12-14
Belfast
Went up to Belfast with Seth today. Great day. This being said we spent four hours on a bus for a one hour tour but ehh, what are you going to do, pass up a free nights stay? I didn’t think so.
Belfast was great. We got a black cab tour. This was more or less a cabbie driving us around to a lot of the Murals in Belfast. We went the Shankhill road (protestant area) and down the Falls road (Catholic area). What I hadn’t realized was that they were so close together. Literally the two roads are 1 block from each other. The peace wall from that was erected under Tony Blair is still up dividing the two communities. On Sunday’s (today) the walls are closed and there is only one-way in and out of either communities. We had a protestant tour guide but he was very even handed. His brother was in the PSNI and had been killed in an IRA attack, but he was still very cool about the whole thing. It was really amazing.

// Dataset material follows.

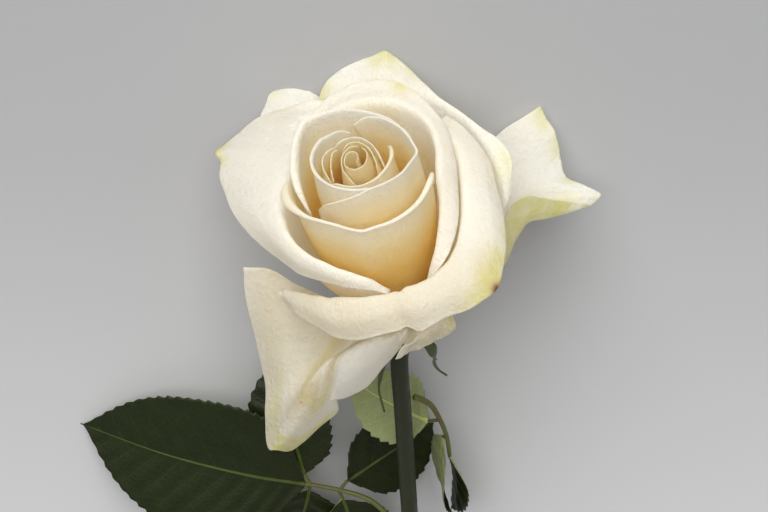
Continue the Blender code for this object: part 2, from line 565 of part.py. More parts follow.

The murals were very powerful. Many talked about historical events, or groups. Others were commentary on the way the world is today – one very anit-bush one reading “America’s greatest failure.” What was interesting was that the protestant murals seemed much more militaristic than the Catholic ones. They would show armed UDA and UVFers while the Catholic ones were almost all geared towards peace or History.
The whole thing was just really, really, bizarre. It wasn’t quite as creepy as Derry, but it still was very strange. To think that such a small, closed community could have such divisions is really just beyond me.
One interesting thing that the tour guide brought up was the difference between people who lived through the troubles and those who watched from the outside. He said it’s really easy for people who didn’t live it to talk up the rhetoric and not move on, but when you’re there day in and day out knowing that you might not come home from getting your groceries it’s easy to move on, it’s the only option.
I also got to meet Chris’s mom tonight. She was a bizarre little lady. Didn’t seem very happy, but nice I guess. She was put off by my Belfast Tour and couldn’t understand that a Protestant talked about both murals. She had left in 1972 and I think really felt like it was still 72 in the North.
Made it back to Chris’ watched some South park with his roommates and went to bed. Ready to go to Barcelona!